In the first place the split in the labor movement was caused by the social democratic betrayal during and following the World War. Strangely enough, this was stated, by the young Socialist speaker at the Y.C.L. meeting – who is the author of the leaflet!

Second, the organizational split with the social-patriots was not “an artificial split engineered from without.” One has but to read, for example, the history of the origins of the French and American Communist parties. In the first case Lenin urged the Communists to stay in the S.P. and it was more than a year and a half after the, Comintern was formed (March 1919) that the Communists won a majority in the French S.P. (Dec., 1920)! The party affiliated to the Comintern.

In the United States the majority of the S.P. was expelled in the most arbitrary fashion because of its support to the program of the Third International. They “agreed with the goal of a homogeneous revolutionary party, disciplined and centralized” (present statement of Y.P.S.L.) and. attempted to achieve this end – which means a break with the social-patriots of all stripe “by a process of discussion and self-development within the party.”

Green Nods His Head

The leaflet confuses Stalinism with the early Comintern under Lenin. Stalinism has repudiated, the 21 points in regard to the political struggle against social-patriotism because it has adopted this treacherous program as its own. And therefore it proposes organic unity to the social-patriots of the Second International!

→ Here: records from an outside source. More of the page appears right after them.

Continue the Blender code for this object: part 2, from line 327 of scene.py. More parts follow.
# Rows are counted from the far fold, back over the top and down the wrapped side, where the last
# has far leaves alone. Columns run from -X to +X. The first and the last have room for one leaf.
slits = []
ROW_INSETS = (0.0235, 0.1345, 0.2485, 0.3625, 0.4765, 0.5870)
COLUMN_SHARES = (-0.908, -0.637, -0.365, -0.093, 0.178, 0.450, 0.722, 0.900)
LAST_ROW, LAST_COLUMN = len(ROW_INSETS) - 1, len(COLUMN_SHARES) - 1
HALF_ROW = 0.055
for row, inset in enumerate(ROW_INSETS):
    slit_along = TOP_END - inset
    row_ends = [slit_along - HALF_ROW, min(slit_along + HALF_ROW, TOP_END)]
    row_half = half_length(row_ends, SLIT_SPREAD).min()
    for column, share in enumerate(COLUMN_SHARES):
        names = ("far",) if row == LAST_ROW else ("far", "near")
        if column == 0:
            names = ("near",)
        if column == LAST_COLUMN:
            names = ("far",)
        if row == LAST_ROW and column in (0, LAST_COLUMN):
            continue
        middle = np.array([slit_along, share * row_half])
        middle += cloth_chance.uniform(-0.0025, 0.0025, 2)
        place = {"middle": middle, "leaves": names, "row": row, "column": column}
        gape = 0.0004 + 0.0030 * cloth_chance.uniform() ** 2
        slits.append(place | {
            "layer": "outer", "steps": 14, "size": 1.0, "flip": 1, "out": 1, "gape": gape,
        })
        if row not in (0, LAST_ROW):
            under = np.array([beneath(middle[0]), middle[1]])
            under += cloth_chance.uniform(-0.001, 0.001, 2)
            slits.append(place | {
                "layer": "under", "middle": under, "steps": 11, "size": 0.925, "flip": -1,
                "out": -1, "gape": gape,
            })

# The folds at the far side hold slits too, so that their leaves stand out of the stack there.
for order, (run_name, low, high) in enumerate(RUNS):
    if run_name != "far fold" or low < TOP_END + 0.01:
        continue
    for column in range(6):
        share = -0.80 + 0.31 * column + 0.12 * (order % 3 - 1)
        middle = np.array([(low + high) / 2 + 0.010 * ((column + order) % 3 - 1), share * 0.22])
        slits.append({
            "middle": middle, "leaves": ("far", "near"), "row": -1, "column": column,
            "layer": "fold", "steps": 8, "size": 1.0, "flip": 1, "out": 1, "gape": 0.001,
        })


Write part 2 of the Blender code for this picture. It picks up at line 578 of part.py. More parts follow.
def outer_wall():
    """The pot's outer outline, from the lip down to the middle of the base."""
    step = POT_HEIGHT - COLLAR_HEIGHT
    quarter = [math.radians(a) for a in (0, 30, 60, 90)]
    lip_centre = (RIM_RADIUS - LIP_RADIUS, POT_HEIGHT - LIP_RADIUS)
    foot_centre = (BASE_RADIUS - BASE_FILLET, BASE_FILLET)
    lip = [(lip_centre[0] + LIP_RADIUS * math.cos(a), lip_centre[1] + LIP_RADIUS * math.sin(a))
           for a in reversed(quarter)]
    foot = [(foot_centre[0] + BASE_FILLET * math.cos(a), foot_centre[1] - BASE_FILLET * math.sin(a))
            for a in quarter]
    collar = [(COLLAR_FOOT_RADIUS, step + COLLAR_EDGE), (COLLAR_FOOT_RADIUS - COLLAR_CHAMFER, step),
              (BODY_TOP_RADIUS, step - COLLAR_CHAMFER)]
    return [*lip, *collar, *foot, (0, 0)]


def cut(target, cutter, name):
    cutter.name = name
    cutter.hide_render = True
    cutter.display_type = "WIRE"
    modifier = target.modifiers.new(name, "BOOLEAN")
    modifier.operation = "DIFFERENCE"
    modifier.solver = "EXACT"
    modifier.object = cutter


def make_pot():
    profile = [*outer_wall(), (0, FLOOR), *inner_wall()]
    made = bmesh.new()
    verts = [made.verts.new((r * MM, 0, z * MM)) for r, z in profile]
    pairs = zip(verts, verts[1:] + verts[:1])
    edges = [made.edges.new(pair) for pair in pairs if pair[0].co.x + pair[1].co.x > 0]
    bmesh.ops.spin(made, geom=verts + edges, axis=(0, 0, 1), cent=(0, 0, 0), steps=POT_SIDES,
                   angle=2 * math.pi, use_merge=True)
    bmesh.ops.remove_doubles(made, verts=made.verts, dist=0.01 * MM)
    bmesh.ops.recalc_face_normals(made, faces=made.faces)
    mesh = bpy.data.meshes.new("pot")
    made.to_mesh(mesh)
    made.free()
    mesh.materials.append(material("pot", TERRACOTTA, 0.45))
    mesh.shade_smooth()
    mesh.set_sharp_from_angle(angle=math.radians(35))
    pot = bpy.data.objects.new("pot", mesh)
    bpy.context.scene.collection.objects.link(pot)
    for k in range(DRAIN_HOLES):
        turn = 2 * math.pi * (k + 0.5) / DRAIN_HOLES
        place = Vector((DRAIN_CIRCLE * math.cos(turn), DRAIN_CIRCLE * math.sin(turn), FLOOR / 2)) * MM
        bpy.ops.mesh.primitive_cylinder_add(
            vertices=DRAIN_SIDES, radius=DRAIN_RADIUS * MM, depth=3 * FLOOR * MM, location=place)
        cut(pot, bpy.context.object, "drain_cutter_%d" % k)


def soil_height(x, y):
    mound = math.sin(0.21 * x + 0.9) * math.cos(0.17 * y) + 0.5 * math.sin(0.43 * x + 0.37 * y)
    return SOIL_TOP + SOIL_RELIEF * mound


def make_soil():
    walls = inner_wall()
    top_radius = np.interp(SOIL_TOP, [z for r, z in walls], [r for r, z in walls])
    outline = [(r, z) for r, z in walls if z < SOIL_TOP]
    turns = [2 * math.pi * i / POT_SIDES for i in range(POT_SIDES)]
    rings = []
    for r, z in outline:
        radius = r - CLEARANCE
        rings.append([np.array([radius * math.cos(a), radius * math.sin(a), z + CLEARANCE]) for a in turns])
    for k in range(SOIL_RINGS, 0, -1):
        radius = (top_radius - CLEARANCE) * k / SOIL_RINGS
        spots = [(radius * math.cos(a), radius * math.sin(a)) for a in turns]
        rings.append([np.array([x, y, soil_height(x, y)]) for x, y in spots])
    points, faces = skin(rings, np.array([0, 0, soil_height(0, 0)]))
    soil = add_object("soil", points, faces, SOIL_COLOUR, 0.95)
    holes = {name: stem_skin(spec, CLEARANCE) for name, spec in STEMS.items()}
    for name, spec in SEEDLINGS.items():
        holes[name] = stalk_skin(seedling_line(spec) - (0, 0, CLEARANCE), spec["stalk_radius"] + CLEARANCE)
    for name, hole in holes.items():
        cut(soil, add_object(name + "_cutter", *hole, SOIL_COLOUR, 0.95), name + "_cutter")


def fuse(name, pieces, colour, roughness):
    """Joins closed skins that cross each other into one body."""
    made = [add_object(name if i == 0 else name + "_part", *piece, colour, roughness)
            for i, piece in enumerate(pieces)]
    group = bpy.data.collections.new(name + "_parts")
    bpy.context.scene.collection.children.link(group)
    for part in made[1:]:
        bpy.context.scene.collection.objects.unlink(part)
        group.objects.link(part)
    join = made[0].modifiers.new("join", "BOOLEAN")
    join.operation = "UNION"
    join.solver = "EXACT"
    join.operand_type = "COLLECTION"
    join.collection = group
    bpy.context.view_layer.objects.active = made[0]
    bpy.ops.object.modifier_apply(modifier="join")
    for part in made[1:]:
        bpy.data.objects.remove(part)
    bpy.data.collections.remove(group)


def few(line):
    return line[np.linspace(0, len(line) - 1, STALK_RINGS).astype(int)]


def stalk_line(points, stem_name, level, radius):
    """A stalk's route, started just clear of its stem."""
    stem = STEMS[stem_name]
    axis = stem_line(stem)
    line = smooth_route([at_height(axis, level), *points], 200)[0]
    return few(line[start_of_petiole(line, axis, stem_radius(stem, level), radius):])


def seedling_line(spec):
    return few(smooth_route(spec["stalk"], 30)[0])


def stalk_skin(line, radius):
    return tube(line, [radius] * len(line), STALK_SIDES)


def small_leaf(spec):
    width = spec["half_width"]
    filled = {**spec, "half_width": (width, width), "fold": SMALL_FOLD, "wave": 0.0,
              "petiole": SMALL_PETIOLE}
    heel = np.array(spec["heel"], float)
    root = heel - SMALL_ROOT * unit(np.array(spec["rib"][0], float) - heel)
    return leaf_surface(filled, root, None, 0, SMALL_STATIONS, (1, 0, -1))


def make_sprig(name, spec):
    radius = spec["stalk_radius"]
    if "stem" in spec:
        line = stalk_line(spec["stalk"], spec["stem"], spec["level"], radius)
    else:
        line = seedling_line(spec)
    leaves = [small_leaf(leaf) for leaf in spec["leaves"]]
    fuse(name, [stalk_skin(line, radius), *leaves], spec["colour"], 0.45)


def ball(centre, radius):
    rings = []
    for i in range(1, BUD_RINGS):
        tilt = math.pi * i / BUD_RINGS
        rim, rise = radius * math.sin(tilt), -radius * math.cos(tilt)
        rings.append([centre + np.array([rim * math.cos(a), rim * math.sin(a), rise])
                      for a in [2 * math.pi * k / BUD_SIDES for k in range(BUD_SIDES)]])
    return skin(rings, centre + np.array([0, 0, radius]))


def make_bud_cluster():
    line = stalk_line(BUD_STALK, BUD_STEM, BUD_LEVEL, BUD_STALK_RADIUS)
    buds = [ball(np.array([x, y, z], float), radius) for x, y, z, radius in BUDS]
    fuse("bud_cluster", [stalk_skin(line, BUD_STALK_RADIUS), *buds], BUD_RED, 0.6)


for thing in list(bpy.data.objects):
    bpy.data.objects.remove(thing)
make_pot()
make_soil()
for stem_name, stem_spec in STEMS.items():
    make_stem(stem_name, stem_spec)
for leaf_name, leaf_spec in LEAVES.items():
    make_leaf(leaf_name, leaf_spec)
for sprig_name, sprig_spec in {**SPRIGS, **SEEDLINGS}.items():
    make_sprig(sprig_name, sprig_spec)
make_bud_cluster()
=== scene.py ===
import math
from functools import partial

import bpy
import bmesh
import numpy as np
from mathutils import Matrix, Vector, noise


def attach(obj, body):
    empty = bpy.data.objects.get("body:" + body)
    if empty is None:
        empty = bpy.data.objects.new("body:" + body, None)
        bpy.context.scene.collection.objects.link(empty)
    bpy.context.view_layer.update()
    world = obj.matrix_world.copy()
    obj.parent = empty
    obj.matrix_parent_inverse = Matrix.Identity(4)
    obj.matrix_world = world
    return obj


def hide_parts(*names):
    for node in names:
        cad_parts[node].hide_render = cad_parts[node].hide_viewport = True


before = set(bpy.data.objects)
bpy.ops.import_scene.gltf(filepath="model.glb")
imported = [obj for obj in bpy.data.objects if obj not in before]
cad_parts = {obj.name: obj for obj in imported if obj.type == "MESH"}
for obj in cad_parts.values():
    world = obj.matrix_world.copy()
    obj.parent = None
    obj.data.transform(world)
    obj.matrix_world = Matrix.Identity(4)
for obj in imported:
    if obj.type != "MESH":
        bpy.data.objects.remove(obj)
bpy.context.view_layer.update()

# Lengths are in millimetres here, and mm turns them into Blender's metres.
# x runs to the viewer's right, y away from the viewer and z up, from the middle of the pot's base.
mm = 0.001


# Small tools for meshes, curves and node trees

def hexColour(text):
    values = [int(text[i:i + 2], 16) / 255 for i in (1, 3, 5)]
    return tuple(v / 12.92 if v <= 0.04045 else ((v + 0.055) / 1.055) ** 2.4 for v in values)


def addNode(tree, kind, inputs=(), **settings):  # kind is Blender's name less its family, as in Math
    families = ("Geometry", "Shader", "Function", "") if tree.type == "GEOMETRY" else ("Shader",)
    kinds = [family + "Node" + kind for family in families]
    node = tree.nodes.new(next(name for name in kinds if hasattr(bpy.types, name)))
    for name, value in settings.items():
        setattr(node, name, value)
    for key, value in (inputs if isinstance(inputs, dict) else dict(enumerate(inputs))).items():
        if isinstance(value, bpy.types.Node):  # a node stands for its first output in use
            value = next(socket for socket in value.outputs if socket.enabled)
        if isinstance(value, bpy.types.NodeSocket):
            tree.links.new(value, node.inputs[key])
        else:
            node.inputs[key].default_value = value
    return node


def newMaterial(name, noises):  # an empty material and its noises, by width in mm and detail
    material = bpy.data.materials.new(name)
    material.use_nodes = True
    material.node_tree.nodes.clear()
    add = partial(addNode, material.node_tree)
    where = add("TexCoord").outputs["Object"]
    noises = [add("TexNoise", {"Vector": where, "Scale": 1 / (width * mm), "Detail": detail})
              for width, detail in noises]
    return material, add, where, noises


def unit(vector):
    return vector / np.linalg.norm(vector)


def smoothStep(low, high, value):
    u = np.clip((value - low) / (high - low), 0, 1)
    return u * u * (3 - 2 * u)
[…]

Gil Green’s reply to the young Socialists’ charge of social-patriotism was an admission of the accuracy of the charge. He did not deny that the Y.C.L. would support the United States if it were in alliance with the Soviet Union in the coming war. He stated very dramatically that “we would force the government to support the Soviet Union in case of war”!

The young Stalinists present were undoubtedly impressed by the anti-Stalinist literature given to them. The statement of the Spartacus Youth League clearly explained the political basis and significance of the new turn of the Y.C.I.